In astamm/teachr: Tutorials for Teaching Tidyverse-Based R Basics

library(learnr)
library(testwhat)
library(magrittr)
library(ggplot2)
starwars <- dplyr::starwars

options(repos = "https://cloud.r-project.org")
tutorial_options(
  exercise.timelimit = 60,
  exercise.checker = testwhat::testwhat_learnr
)
knitr::opts_chunk$set(comment = NA)

Purpose

Disclaimer

This tutorial is in parts built from RStudio 2-day internal R bootcamp.

Visualisation

The simple graph has brought more information to the data analyst’s mind than any other device. — John Tukey

Data visualization is the creation and study of the visual representation of data.
There are many tools for visualizing data (R is one of them), and many approaches/systems within R for making data visualizations (ggplot2 is one of them, and that is what we are going to use).

The ggplot2 package

Introduction

Powerful and complex data visualisations can be achieved in a systematic fashion using the ggplot2 package, which implements a grammar of graphics that enables us to concisely describe the components of a graphic.

Notes:

Contrary to what we prescribed, we will deliberately import all functions from ggplot2 into our R session so that we do not have to repeatedly write ggplot2:: in front of each function from ggplot2 that we call. This is because, when it comes to plotting, an enormous quantity of ggplot2 functions are used so the code would become unnecessarily complex if we decided not to import ggplot2;
Similarly, we will illsutrate the features of ggplot2 using the dplyr::starwars, so we will extract it from dplyr to be able to access it by simply calling starwars.

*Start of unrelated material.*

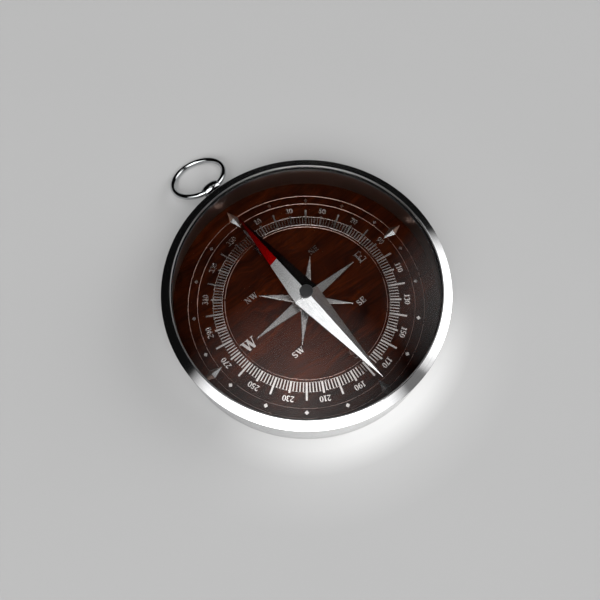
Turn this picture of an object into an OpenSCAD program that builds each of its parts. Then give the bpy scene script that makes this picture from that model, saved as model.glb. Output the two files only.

Both of these tasks are performed by the following lines of code:

library(ggplot2)
starwars <- dplyr::starwars

Let us start by looking at this grammar syntax from an example. We first plot the mass of each character against their height:

ggplot(data = starwars, mapping = aes(x = height, y = mass)) +
  geom_point()

What does the following modification achieve?

ggplot(data = starwars, mapping = aes(x = height, y = mass)) +
  geom_point() +
  geom_smooth()

Note: When constructing a plot, you do not apply consectutive processes to an original data set. Rather, you want to add layers for plotting different data representations. The operator to add layers is therefore the natural + addition operator and not the %>% pipe operator.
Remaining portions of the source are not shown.